• Exercise task:
Transcribe word for word only the span whose first line is the one with "for piece in" and whose last line is the one with "cad_parts[node].hide_render = cad_parts[node].hide_viewport"; both of those lines belong to it.

• Data for this task:

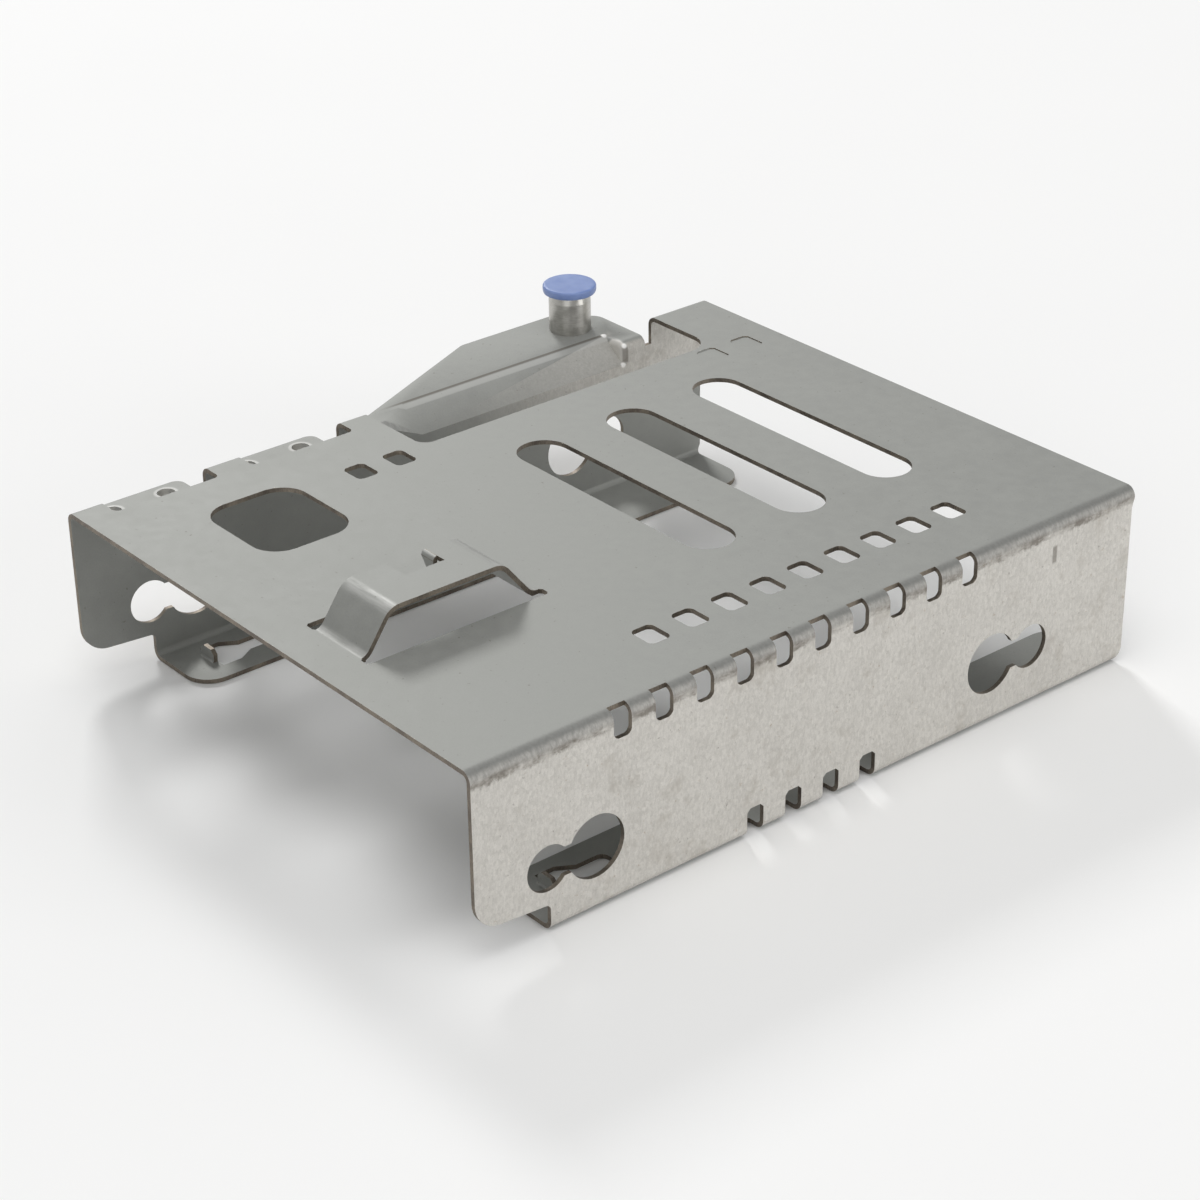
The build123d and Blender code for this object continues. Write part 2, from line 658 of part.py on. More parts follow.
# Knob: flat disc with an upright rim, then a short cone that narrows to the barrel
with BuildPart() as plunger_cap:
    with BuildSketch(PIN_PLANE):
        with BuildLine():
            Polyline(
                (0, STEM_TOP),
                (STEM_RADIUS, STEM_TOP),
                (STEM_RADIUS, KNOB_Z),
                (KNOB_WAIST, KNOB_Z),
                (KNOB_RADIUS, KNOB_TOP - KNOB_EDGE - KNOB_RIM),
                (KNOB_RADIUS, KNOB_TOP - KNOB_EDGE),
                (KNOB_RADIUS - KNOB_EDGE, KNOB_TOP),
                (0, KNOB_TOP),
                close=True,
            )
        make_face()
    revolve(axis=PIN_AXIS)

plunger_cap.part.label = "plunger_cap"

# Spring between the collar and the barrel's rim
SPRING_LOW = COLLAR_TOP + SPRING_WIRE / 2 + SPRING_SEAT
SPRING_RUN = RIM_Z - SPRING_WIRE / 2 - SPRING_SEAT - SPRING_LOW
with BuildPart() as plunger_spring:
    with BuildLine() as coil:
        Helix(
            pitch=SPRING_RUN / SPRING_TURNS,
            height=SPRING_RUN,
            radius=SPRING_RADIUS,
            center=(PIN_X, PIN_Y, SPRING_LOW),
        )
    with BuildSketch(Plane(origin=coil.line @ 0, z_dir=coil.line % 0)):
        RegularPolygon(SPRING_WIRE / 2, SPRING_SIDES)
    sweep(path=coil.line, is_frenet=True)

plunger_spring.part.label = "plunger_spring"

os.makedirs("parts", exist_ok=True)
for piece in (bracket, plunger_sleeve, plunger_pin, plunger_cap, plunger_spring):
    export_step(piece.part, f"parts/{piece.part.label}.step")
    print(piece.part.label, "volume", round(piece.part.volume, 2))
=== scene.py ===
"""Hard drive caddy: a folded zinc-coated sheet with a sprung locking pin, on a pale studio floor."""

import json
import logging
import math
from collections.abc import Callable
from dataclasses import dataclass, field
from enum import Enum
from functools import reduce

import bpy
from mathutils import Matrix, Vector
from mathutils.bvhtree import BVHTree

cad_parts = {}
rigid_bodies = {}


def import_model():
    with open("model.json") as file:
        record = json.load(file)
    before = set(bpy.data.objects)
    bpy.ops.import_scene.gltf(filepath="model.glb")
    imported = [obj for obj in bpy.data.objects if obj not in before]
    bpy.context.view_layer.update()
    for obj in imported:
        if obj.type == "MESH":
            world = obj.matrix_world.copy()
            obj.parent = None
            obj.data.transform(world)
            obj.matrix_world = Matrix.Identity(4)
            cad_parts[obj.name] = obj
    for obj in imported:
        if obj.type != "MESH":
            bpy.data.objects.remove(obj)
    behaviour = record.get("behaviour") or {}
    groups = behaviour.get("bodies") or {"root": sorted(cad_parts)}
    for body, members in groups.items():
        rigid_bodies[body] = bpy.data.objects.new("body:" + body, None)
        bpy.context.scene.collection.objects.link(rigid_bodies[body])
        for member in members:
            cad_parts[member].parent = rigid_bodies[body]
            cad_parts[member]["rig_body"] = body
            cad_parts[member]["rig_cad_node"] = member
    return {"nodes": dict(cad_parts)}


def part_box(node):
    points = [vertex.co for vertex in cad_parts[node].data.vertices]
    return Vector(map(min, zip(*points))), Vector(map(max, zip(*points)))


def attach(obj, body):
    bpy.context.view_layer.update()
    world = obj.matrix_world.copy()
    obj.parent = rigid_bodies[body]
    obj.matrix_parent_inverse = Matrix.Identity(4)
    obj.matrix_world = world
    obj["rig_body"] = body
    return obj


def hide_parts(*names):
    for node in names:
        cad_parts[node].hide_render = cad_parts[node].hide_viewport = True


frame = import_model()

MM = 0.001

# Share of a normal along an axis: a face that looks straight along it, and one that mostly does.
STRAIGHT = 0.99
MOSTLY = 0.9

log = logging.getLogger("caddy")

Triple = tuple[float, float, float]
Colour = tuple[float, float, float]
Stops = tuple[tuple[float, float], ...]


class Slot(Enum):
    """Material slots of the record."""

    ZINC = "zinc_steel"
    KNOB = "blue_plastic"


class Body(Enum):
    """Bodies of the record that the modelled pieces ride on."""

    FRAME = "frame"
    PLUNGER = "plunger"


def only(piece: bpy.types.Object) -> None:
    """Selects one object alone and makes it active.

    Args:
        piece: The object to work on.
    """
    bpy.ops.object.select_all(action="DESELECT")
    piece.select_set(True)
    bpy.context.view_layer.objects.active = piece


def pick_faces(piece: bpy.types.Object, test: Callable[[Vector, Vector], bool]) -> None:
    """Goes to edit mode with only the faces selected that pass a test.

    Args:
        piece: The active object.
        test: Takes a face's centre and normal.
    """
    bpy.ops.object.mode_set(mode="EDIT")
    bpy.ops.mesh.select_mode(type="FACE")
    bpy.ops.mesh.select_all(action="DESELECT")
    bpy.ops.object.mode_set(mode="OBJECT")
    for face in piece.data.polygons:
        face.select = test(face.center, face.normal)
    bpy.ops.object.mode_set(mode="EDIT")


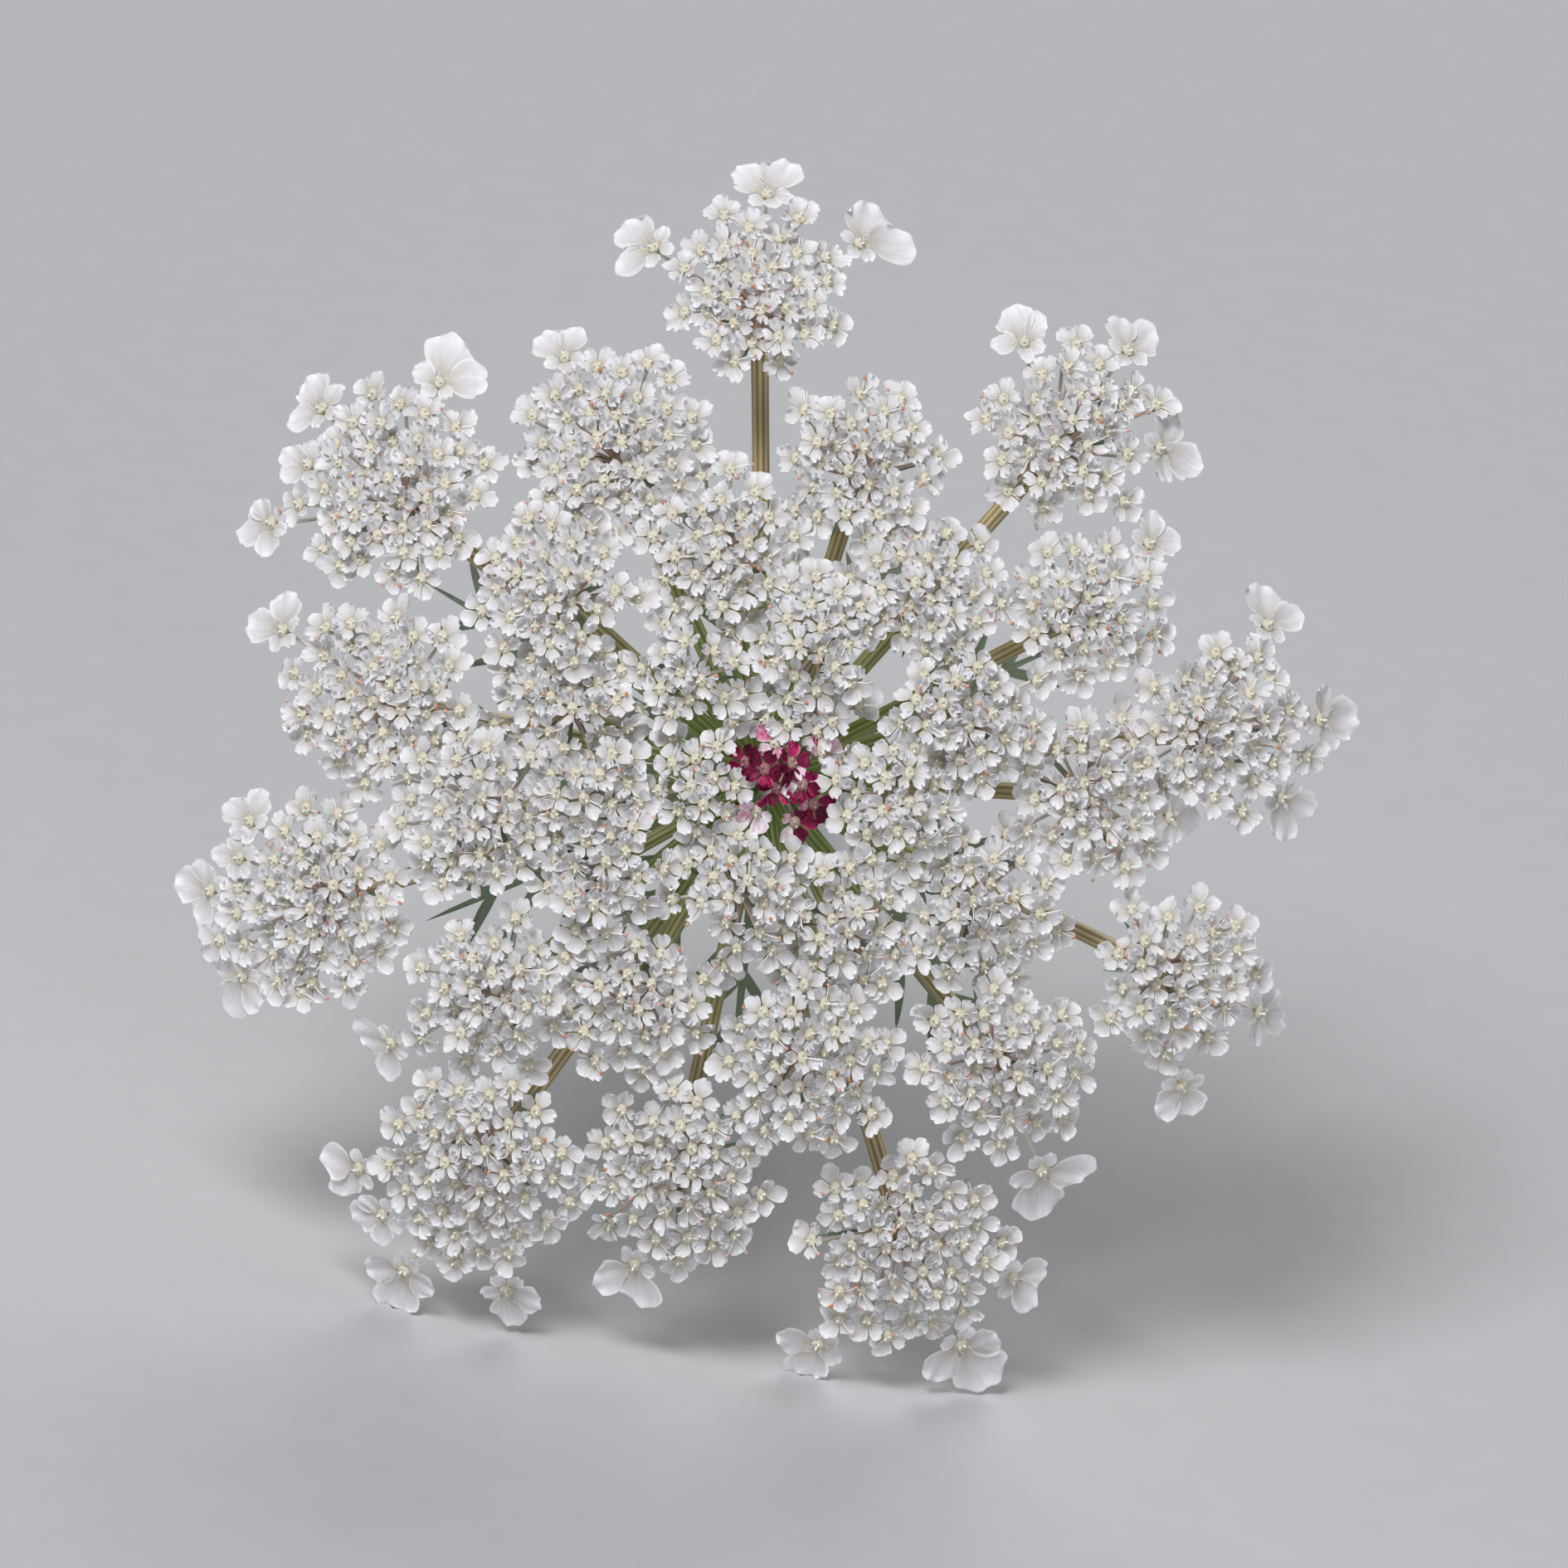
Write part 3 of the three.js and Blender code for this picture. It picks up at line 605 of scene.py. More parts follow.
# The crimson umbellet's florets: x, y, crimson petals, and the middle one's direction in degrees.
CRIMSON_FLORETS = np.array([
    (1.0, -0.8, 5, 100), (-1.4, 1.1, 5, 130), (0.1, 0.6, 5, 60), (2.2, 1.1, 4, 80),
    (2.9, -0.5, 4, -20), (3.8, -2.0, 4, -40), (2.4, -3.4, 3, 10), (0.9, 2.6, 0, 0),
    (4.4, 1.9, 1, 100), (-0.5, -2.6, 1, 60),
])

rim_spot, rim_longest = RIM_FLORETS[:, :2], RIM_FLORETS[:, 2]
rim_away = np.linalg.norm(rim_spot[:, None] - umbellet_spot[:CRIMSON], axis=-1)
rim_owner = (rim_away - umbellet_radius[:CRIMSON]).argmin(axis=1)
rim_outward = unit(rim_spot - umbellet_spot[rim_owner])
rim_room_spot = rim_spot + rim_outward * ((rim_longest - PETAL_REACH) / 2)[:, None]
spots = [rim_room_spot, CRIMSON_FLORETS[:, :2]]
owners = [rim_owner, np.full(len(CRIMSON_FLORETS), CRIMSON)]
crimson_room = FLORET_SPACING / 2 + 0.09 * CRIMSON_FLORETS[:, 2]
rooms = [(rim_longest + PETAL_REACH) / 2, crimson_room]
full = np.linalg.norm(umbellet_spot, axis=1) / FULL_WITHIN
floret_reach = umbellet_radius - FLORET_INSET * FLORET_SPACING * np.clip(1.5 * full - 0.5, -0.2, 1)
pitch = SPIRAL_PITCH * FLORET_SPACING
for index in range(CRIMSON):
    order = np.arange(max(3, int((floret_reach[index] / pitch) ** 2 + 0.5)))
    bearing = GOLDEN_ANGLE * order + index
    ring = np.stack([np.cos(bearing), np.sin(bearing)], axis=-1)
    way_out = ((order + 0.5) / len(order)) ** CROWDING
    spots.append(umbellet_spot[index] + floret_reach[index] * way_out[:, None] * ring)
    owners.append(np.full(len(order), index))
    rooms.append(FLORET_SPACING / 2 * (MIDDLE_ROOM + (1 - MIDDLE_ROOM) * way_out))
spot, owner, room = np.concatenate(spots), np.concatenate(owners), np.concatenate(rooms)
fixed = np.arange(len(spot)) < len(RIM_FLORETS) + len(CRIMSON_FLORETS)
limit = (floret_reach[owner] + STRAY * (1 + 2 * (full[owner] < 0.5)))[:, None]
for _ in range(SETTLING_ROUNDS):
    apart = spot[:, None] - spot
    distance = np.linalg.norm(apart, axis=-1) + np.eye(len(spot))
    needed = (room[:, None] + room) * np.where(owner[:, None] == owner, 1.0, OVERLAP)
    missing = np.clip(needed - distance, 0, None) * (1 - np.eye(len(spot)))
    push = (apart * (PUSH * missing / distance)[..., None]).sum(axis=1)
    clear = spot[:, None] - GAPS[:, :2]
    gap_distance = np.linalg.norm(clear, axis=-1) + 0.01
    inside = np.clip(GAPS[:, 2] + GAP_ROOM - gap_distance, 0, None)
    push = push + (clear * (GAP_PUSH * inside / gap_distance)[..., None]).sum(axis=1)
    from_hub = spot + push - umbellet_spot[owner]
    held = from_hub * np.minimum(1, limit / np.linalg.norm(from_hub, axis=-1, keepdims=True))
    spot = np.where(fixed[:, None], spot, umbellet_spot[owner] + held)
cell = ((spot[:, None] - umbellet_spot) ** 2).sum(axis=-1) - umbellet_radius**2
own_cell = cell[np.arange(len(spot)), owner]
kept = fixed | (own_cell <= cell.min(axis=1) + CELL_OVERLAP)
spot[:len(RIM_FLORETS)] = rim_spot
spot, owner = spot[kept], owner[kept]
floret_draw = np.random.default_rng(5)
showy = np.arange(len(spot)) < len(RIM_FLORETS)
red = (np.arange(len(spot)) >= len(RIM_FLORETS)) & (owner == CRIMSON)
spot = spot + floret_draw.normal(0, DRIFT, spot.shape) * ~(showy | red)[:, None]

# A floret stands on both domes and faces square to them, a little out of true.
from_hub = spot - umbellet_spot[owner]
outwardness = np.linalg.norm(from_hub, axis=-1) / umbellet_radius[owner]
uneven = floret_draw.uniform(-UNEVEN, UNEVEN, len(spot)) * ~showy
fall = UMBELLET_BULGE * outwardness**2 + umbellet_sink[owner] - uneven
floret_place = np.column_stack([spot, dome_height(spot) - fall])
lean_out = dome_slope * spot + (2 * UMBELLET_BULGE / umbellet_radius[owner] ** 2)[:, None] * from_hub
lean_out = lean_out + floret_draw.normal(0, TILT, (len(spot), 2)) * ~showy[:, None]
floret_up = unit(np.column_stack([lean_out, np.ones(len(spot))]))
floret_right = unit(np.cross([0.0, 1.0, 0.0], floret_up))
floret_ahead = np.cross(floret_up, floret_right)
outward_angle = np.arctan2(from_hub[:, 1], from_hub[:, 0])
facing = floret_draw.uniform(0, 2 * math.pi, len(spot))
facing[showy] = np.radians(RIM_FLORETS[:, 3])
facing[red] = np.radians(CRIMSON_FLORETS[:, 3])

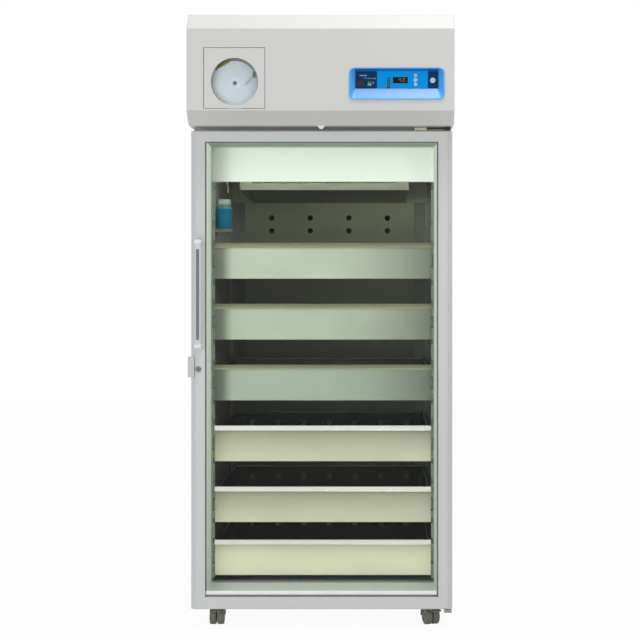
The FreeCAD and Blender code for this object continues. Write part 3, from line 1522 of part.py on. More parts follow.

• Output of the task:
for piece in (bracket, plunger_sleeve, plunger_pin, plunger_cap, plunger_spring):
    export_step(piece.part, f"parts/{piece.part.label}.step")
    print(piece.part.label, "volume", round(piece.part.volume, 2))
=== scene.py ===
"""Hard drive caddy: a folded zinc-coated sheet with a sprung locking pin, on a pale studio floor."""

import json
import logging
import math
from collections.abc import Callable
from dataclasses import dataclass, field
from enum import Enum
from functools import reduce

import bpy
from mathutils import Matrix, Vector
from mathutils.bvhtree import BVHTree

cad_parts = {}
rigid_bodies = {}


def import_model():
    with open("model.json") as file:
        record = json.load(file)
    before = set(bpy.data.objects)
    bpy.ops.import_scene.gltf(filepath="model.glb")
    imported = [obj for obj in bpy.data.objects if obj not in before]
    bpy.context.view_layer.update()
    for obj in imported:
        if obj.type == "MESH":
            world = obj.matrix_world.copy()
            obj.parent = None
            obj.data.transform(world)
            obj.matrix_world = Matrix.Identity(4)
            cad_parts[obj.name] = obj
    for obj in imported:
        if obj.type != "MESH":
            bpy.data.objects.remove(obj)
    behaviour = record.get("behaviour") or {}
    groups = behaviour.get("bodies") or {"root": sorted(cad_parts)}
    for body, members in groups.items():
        rigid_bodies[body] = bpy.data.objects.new("body:" + body, None)
        bpy.context.scene.collection.objects.link(rigid_bodies[body])
        for member in members:
            cad_parts[member].parent = rigid_bodies[body]
            cad_parts[member]["rig_body"] = body
            cad_parts[member]["rig_cad_node"] = member
    return {"nodes": dict(cad_parts)}


def part_box(node):
    points = [vertex.co for vertex in cad_parts[node].data.vertices]
    return Vector(map(min, zip(*points))), Vector(map(max, zip(*points)))


def attach(obj, body):
    bpy.context.view_layer.update()
    world = obj.matrix_world.copy()
    obj.parent = rigid_bodies[body]
    obj.matrix_parent_inverse = Matrix.Identity(4)
    obj.matrix_world = world
    obj["rig_body"] = body
    return obj


def hide_parts(*names):
    for node in names:
        cad_parts[node].hide_render = cad_parts[node].hide_viewport = True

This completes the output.